I) A battle, a tsunami or a raging fire? Metaphors for Covid-19 and why they matter
Since the beginning of the current pandemic, Covid-19 has been talked about through metaphors, for example as an enemy to be beaten, a marathon to be completed, and a tsunami overwhelming health services. Some of these metaphors have proved controversial, however. For example, war metaphors – such as “the battle against Covid-19” – have been criticised for potentially causing excessive anxiety; and the metaphor of the “second wave” has been described as inaccurate, because, in the words of a representative of the World Health Organization: “We are in the first wave. There is going to be one big wave”. In the first part of this lecture, Professors Veronika Koller and Elena Semino (Linguistics and English Language, Lancaster University) discuss how metaphors have been used to communicate about different aspects of the pandemic, and why it matters that metaphors are used sensitively and effectively.

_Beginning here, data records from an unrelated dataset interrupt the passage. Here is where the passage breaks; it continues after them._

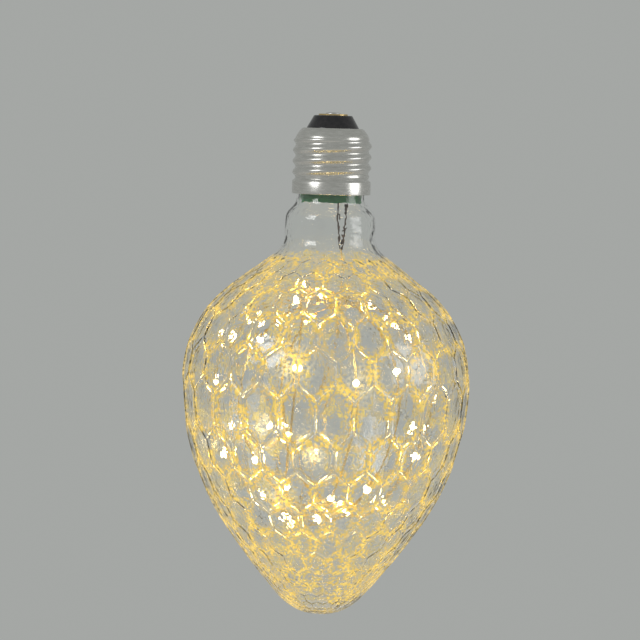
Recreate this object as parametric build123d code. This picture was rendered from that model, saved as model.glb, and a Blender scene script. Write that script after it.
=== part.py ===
from build123d import *
from math import acos, atan2, copysign, cos, pi, radians, sin, sqrt, tan
import os

# A clear decorative LED bulb with an E27 screw cap. The blown glass has the form of a strawberry and
# carries a honeycomb relief. A string of LEDs on two copper strands is wound loosely inside it.
# Millimetres, +Z up, cap on top as the bulb hangs. The origin is the flat top of the solder on the
# centre contact, where the bulb meets its lamp holder, and depths are counted down from there.
# Round pieces have flat sides, as many as the glass has cells round it, which keeps the facets few.

# Glass outline, measured over the ridges of the honeycomb
tip_depth = 167.7            # from the contact down to the tip of the glass
widest_radius = 48.0
widest_depth = 88.7
shoulder_radius = 38.8       # arc above the widest circle
shoulder_turn = 52.9         # degrees that it turns before the straight cone
flare_radius = 7.5           # hollow arc between the cone and the neck
neck_radius = 15.07
neck_top_gap = 8.6           # from the cap down to where the neck has its full width
neck_bend_radius = 5.0
mouth_radius = 11.6          # the end that stands in the cap
mouth_depth = 16.5
belly_turn = 34.0            # degrees that the arc below the widest circle turns
taper_radius = 222.0         # long arc from the belly to the rounded tip
tip_radius = 18.8
glass_wall = 1.2             # from the outline in to the inner corners; the flats make it 1.0 to 1.9

# Honeycomb relief
cells_round = 24
bend_steps = 2               # flat bands in each bend of the neck
flare_steps = 3
cell_pitch_ratio = 1.02      # height of a row over the width of its cells
belly_row_height = 16.0      # the one tall row, which starts at the widest circle
zigzag_ratio = 0.22          # half height of a zigzag line over the cell width
pattern_neck_gap = 0.75      # from the top of the cone out to the first cells
pattern_tip_radius = 5.5
pattern_turn = 3.6           # degrees from the front to the middle of a cell of the tall row

# Screw cap
cap_length = 27.0
skirt_radius = 13.1
skirt_length = 5.0
skirt_step = 1.0             # height of the step from the threaded wall out to the skirt
shell_wall = 0.3
thread_core_radius = 12.2    # outside of the shell between the threads
thread_crest = 0.93
thread_pitch = 3.629
thread_width = 2.5
thread_flat = 0.9            # width of the flat on the crest, in place of a rounded crest
thread_margin = 0.2          # plain wall above and below the thread
thread_fade = 4              # steps round the cap in which each end of the thread grows to its height
shell_cone_depth = 8.2       # where the threaded wall turns into the cone
shell_shoulder_depth = 5.6
shell_shoulder_radius = 10.4
shell_lip_depth = 5.2
shell_lip_radius = 8.8
solder_height = 0.5
solder_base_radius = 2.6
solder_flat_radius = 1.8
contact_radius = 4.9
contact_thickness = 0.5
eyelet_radius = 1.6
eyelet_length = 2.4
lead_hole_radius = 0.5
insulator_top_radius = 6.4
insulator_depth = 7.9        # underside of the insulator
cement_length = 3.8
seat_gap = 0.05              # clearance between pieces that seat on each other

# Driver board and what it carries
board_clearance = 0.15       # between the board's edges and the glass mouth
board_height = 15.5
board_thickness = 1.0
board_top_depth = 14.6
capacitor_radius = 3.6
capacitor_length = 9.5
capacitor_side = 4.6
bar_sides = 12               # flats round the capacitor and the choke
capacitor_inset = 1.2        # from the board's top edge down to the can
capacitor_lead_pitch = 2.5
capacitor_lead_drop = 1.6
capacitor_lead_bevel = 0.8
capacitor_edge = 0.4         # bevel of the can's rims
choke_radius = 3.0
choke_core_radius = 1.5
choke_flange = 1.0
choke_length = 6.5
choke_side = 5.4
choke_inset = 3.0
winding_inset = 0.35         # between the choke's winding and the rim of its core
bridge_size = (6.2, 2.0, 4.8)
bridge_side = 5.4
bridge_inset = 2.2
bridge_leg = (0.8, 0.3, 1.0)
bridge_leg_pitch = 4.0
chip_size = (4.9, 1.5, 3.9)
chip_side = 4.6
chip_inset = 5.0
chip_leg = (0.4, 0.25, 1.0)
chip_leg_pitch = 1.27
chip_legs = 4
sense_size = (3.2, 0.6, 1.6)
sense_inset = 11.5
resistor_radius = 1.3
resistor_length = 4.6
resistor_depth = 8.6
wire_radius = 0.25
wire_sides = 5               # flats round wires and small bars
lead_radius = 0.3
neutral_side = 7.5
neutral_rise = 3.6
neutral_bend_radius = 1.2
shell_solder_radius = 1.2
shell_solder_height = 1.1
shell_solder_taper = 26.0    # degrees

# String of LEDs
string_turns = 6.5           # loops in the winding
winding_neck_gap = 8.45      # from the top of the glass cone down to the winding
winding_tip_gap = 27.3       # from the winding down to the inside of the tip
winding_layer = 1.36         # each loop lies this much inside the last one
winding_twist = 25.85        # degrees that one loop turns against the last one
winding_start = 70.0         # degrees, direction of the first loop seen from above
winding_entry = 0.25         # turns of the first loop that the string skips from the top
loop_offset = 9.4            # the loops miss the axis by about this much
loop_wander = 0.85           # and by this much more or less
loop_wander_turns = 2.1      # turns from one wide loop to the next
loop_fullness = 0.44         # 1 is an oval, and less follows the glass more closely
string_wall_gap = 2.6        # from the middle of the string to the glass
run_length = 14.0            # of each straight run in the loops
strand_radius = 0.16
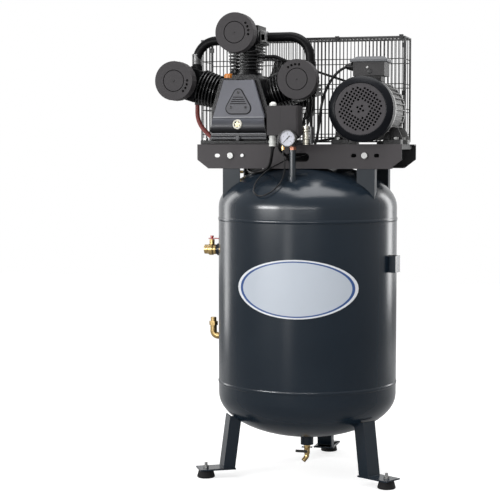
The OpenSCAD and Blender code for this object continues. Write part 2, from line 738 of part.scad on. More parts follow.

II) Pandemics and Infodemics: The language of disinformation during Covid-19
The pandemic has created a melting pot of medical, political, social and economic factors that have allowed falsehoods online to spread through all sectors of society. A combination of mistrust, fear and people’s desire for information during a crisis has led some people to embrace conspiracy theories in a search for the “truth”.In the second part of the lecture, William Dance (Linguistics and English Language, Lancaster University) looks at how people online talk about ‘truth’ and ‘facts’ differently in relation to Covid-19, explores how disinformation has adapted to the pandemic and discusses how policymakers, educators and others can develop strategies to stop the spread of falsehoods online.